As far as I know there is only one Western democracy in the world where the public generally believes the formula ‘liberals support gun control, conservatives oppose it‘. In most such countries conservative parties and movements have initiated or supported legislation restricting private ownership of weapons as measures introduced in response to mass shootings. Most notably perhaps in the United Kingdom a government led by the oldest and most electorally successful conservative party in the world moved swiftly in response to the Dunblane massacre in which sixteen five or six year old children and one teacher were murdered.  The Firearms (Amendment) Act was put onto the statute books the following year.

Conservatism has generally shown itself to be the least ideological of all the world’s political philosophies. It’s supporters tend to hold a small number of fundamental propositions which they then seek to give practical effect to, depending upon the particular conditions of the country and the epoch in which they find themselves. Foremost among these propositions is the idea of Liberty. A human individual or community can only flourish if it is free. Restricting freedom robs from a person the necessary condition to discover for themselves who they are and what they are capable of achieving. Within the idea of Liberty is contained the notion of freedom from the State. However, since threats to Liberty come from more sources than one it would be a distortion of conservatism to restrict it to simply the question of the individual versus the government.

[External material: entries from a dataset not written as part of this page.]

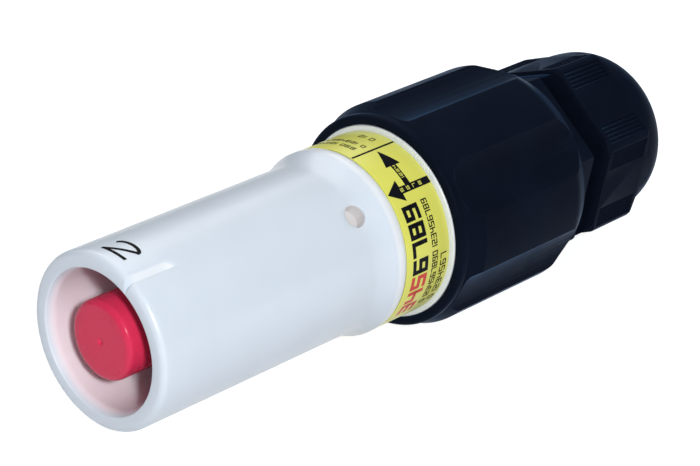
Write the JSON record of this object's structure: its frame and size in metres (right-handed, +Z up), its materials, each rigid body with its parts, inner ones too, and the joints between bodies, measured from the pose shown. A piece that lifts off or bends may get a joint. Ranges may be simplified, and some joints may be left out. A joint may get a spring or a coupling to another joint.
{
  "type": "single pole cam lock connector",
  "caption": "In-line single-pole power connector: white tubular nose round a red-tipped pin contact, labelled neck, black fluted back shell and ribbed dome-nut cable gland.",
  "frame": {"origin": "centre of the bottom of the box round the connector, which lies on two ribs of its back shell", "axes": "+X along the mating axis, from the mouth to the cable gland; +Z up"},
  "size_m": [0.2096, 0.0654, 0.0632],
  "materials": {
    "white_nylon": "moulded nylon, satin, cool white",
    "label_film": "printed yellow film, bare here",
    "red_nylon": "moulded nylon, red",
    "silver_plate": "silver-plated brass",
    "spring_steel": "bare steel",
    "black_nylon": "moulded nylon, blue-black, fine texture",
    "seal_rubber": "black rubber"
  },
  "bodies": {
    "root": {"front_shroud": "white_nylon", "label_band": "label_film", "finger_safe_cap": "red_nylon", "contact_pin": "silver_plate", "contact_o_ring": "seal_rubber", "contact_key": "spring_steel", "thrust_washer": "spring_steel", "retaining_ring": "spring_steel", "clamp_screw_front": "spring_steel", "clamp_screw_rear": "spring_steel", "contact_sleeve": "black_nylon", "shroud_o_ring": "seal_rubber", "grip_collar": "black_nylon", "gland_body": "black_nylon", "gland_o_ring": "seal_rubber", "gland_claw": "black_nylon", "gland_seal": "seal_rubber", "gland_reducer": "seal_rubber", "gland_nut": "black_nylon"}
  },
  "joints": []
}
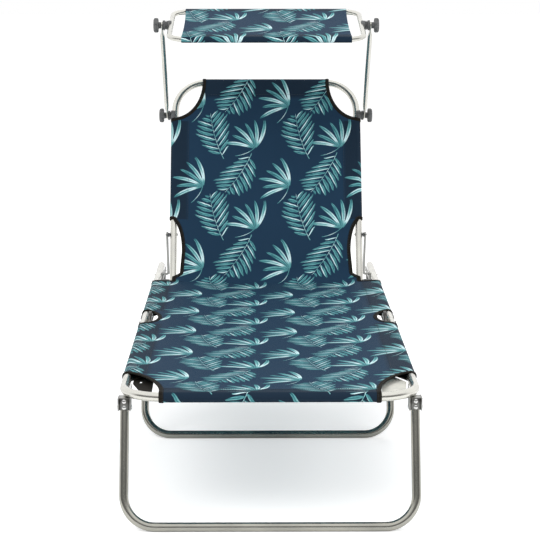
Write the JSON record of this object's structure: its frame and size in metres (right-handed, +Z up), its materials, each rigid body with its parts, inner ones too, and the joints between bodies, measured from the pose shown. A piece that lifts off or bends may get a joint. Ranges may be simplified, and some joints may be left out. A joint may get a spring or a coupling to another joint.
{
  "type": "sun lounger with canopy",
  "caption": "Folding sun lounger: tube frame on U-shaped legs, printed cloth sling, reclining backrest on struts and racks, and a small tilting canopy on clamped arms.",
  "frame": {"origin": "on the floor, at the middle of the lounger's length and width", "axes": "+Y from the foot end to the head end, +X to the right seen from the foot end, +Z up"},
  "size_m": [0.5886, 1.5665, 0.9435],
  "materials": {
    "frame_tube": "bright drawn tube",
    "sling_cloth": "coated weave with a printed leaf pattern",
    "steel_plate": "zinc plated",
    "rivets": "polished",
    "grey_plastic": "moulded"
  },
  "bodies": {
    "seat": {"seat_tube_left": "frame_tube", "seat_tube_right": "frame_tube", "seat_sling": "sling_cloth", "seat_end_cap_left": "grey_plastic", "seat_end_cap_right": "grey_plastic", "seat_hinge_plate_left": "steel_plate", "seat_hinge_plate_right": "steel_plate", "fold_rivet_left": "rivets", "fold_rivet_right": "rivets", "rack_left": "steel_plate", "rack_right": "steel_plate", "rack_front_rivet_left": "rivets", "rack_front_rivet_right": "rivets", "rack_rear_rivet_left": "rivets", "rack_rear_rivet_right": "rivets", "recline_bolt_left": "rivets", "recline_bolt_right": "rivets", "recline_spacer_left": "grey_plastic", "recline_spacer_right": "grey_plastic", "middle_leg_bracket_left": "steel_plate", "middle_leg_bracket_right": "steel_plate", "rear_leg_bracket_left": "steel_plate", "rear_leg_bracket_right": "steel_plate", "middle_leg_pin_left": "rivets", "middle_leg_pin_right": "rivets", "rear_leg_pin_left": "rivets", "rear_leg_pin_right": "rivets"},
    "foot": {"foot_frame": "frame_tube", "foot_sling": "sling_cloth", "foot_hinge_plate_left": "steel_plate", "foot_hinge_plate_right": "steel_plate", "front_leg_bracket_left": "steel_plate", "front_leg_bracket_right": "steel_plate", "front_leg_pin_left": "rivets", "front_leg_pin_right": "rivets"},
    "front_leg": {"front_leg": "frame_tube"},
    "middle_leg": {"middle_leg": "frame_tube"},
    "rear_leg": {"rear_leg": "frame_tube"},
    "backrest": {"backrest_frame": "frame_tube", "back_sling": "sling_cloth", "strut_bolt_left": "rivets", "strut_bolt_right": "rivets", "arm_clamp_left": "grey_plastic", "arm_clamp_right": "grey_plastic"},
    "struts": {"strut_left": "steel_plate", "strut_right": "steel_plate"},
    "canopy_arms": {"canopy_arm_left": "frame_tube", "canopy_arm_right": "frame_tube"},
    "canopy": {"canopy_frame": "frame_tube", "canopy_sheet": "sling_cloth", "canopy_block_left": "grey_plastic", "canopy_block_right": "grey_plastic"},
    "lower_knob_left": {"lower_knob_left": "grey_plastic"},
    "lower_knob_right": {"lower_knob_right": "grey_plastic"},
    "upper_knob_left": {"upper_knob_left": "grey_plastic"},
    "upper_knob_right": {"upper_knob_right": "grey_plastic"}
  },
  "joints": [
    {"name": "foot_fold", "type": "hinge", "parent": "seat", "child": "foot", "pos_m": [0, 0.00147, 0.267], "axis": [-1, 0, 0], "range_deg": [0, 100]},
    {"name": "front_leg_fold", "type": "hinge", "parent": "foot", "child": "front_leg", "pos_m": [0, -0.69753, 0.224], "axis": [1, 0, 0], "range_deg": [0, 108]},
    {"name": "middle_leg_fold", "type": "hinge", "parent": "seat", "child": "middle_leg", "pos_m": [0, 0.01547, 0.224], "axis": [1, 0, 0], "range_deg": [0, 113]},
    {"name": "rear_leg_fold", "type": "hinge", "parent": "seat", "child": "rear_leg", "pos_m": [0, 0.69747, 0.224], "axis": [-1, 0, 0], "range_deg": [0, 104]},
    {"name": "backrest_recline", "type": "hinge", "parent": "seat", "child": "backrest", "pos_m": [0, 0.51247, 0.254], "axis": [1, 0, 0], "range_deg": [-62, 0]},
    {"name": "strut_swing", "type": "hinge", "parent": "backrest", "child": "struts", "pos_m": [0, 0.57256, 0.36702], "axis": [1, 0, 0], "range_deg": [0, 124]},
    {"name": "arm_swing", "type": "hinge", "parent": "backrest", "child": "canopy_arms", "pos_m": [0, 0.72937, 0.66192], "axis": [1, 0, 0], "range_deg": [-70, 34]},
    {"name": "canopy_tilt", "type": "hinge", "parent": "canopy_arms", "child": "canopy", "pos_m": [0, 0.48861, 0.90692], "axis": [1, 0, 0], "range_deg": [-90, 90]},
    {"name": "lower_knob_turn_left", "type": "hinge", "parent": "backrest", "child": "lower_knob_left", "pos_m": [-0.2745, 0.72937, 0.66192], "axis": [-1, 0, 0], "range_deg": [0, 360]},
    {"name": "lower_knob_turn_right", "type": "hinge", "parent": "backrest", "child": "lower_knob_right", "pos_m": [0.2745, 0.72937, 0.66192], "axis": [1, 0, 0], "range_deg": [0, 360]},
    {"name": "upper_knob_turn_left", "type": "hinge", "parent": "canopy_arms", "child": "upper_knob_left", "pos_m": [-0.2745, 0.48861, 0.90692], "axis": [-1, 0, 0], "range_deg": [0, 360]},
    {"name": "upper_knob_turn_right", "type": "hinge", "parent": "canopy_arms", "child": "upper_knob_right", "pos_m": [0.2745, 0.48861, 0.90692], "axis": [1, 0, 0], "range_deg": [0, 360]}
  ],
  "couplings": [
    {"joint": "strut_swing", "follows": "backrest_recline", "ratio": -2}
  ]
}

Related to Liberty is the conservative idea of Order. A person cannot be free if they have a reasonable apprehension that their property might be stolen, confiscated or destroyed. Still less can they be free if they or their loved ones run the risk of being assaulted, raped or murdered as they go about their normal daily life. Therefore to enjoy Liberty it is necessary that one lives in what St Augustine described as the ‘tranquillity of order.‘ The conservative thinker Edmund Burke wrote “good order is the foundation of all things.” Conservatives then consider that the legitimate function of the State is the preservation of Order. This must be so because if the defence of Order were left to individuals then there would a) be no means of protecting a community or nation from external enemies and b) the arbitrary rule of the strong over the weak would be the norm for daily life.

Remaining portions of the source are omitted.